## Extracted information
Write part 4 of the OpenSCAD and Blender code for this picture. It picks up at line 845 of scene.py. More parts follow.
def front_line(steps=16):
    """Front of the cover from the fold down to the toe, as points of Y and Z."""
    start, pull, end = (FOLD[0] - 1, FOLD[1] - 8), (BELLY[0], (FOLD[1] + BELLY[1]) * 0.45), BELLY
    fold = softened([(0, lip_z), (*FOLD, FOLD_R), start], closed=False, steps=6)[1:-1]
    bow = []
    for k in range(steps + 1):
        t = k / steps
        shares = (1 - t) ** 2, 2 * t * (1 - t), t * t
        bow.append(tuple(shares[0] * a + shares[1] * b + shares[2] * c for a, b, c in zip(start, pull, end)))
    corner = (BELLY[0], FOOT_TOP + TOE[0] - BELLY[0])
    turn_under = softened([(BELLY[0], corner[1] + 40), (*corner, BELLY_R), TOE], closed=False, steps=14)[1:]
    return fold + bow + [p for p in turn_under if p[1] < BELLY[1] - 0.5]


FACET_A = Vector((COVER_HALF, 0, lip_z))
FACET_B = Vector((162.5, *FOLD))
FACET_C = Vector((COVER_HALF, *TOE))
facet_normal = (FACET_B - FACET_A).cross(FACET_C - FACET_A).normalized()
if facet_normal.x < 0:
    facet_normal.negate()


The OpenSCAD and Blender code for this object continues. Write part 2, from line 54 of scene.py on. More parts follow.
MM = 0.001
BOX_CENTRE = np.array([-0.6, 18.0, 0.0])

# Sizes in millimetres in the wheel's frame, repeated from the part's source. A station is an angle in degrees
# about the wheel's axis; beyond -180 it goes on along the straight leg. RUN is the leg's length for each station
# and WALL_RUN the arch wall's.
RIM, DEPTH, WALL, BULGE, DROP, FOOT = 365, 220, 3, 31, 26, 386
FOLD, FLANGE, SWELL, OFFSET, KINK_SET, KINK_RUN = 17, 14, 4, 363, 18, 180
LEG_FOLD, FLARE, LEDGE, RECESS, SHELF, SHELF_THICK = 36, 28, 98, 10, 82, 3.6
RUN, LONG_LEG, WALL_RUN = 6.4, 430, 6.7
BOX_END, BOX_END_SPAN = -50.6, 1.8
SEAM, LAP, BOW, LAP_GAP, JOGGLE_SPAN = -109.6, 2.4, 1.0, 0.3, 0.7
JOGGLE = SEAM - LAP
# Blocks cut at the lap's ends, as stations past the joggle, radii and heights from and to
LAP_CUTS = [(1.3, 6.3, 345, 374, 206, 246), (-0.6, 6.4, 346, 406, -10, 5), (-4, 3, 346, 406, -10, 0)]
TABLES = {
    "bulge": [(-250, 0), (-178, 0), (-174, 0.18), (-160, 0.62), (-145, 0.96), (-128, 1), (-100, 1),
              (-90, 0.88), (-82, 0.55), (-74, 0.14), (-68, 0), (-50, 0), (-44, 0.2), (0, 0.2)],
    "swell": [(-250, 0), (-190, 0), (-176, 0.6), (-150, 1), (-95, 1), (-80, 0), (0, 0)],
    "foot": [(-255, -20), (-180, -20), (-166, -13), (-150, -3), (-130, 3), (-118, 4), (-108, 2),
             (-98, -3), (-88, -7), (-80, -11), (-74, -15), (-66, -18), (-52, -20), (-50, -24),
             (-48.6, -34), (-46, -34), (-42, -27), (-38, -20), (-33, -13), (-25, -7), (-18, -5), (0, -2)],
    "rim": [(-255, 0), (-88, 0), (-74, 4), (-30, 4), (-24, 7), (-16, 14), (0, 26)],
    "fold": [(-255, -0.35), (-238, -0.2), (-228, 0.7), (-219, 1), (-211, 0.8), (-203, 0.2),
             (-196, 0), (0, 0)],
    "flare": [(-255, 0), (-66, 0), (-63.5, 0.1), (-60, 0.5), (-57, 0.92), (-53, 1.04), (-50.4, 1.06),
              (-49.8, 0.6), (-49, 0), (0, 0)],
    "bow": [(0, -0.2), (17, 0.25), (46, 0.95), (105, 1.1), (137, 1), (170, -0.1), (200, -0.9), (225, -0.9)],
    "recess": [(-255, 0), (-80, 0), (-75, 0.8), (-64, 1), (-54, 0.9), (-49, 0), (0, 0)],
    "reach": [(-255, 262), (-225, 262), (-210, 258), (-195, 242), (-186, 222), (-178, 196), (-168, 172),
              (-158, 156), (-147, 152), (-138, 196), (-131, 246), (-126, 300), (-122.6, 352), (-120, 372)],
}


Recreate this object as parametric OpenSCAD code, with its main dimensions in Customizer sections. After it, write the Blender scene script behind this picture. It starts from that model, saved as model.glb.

## Exercise brief
Check the records above line by line and tally those holding the string "picture". Answer with the number only.

## Result of the task
2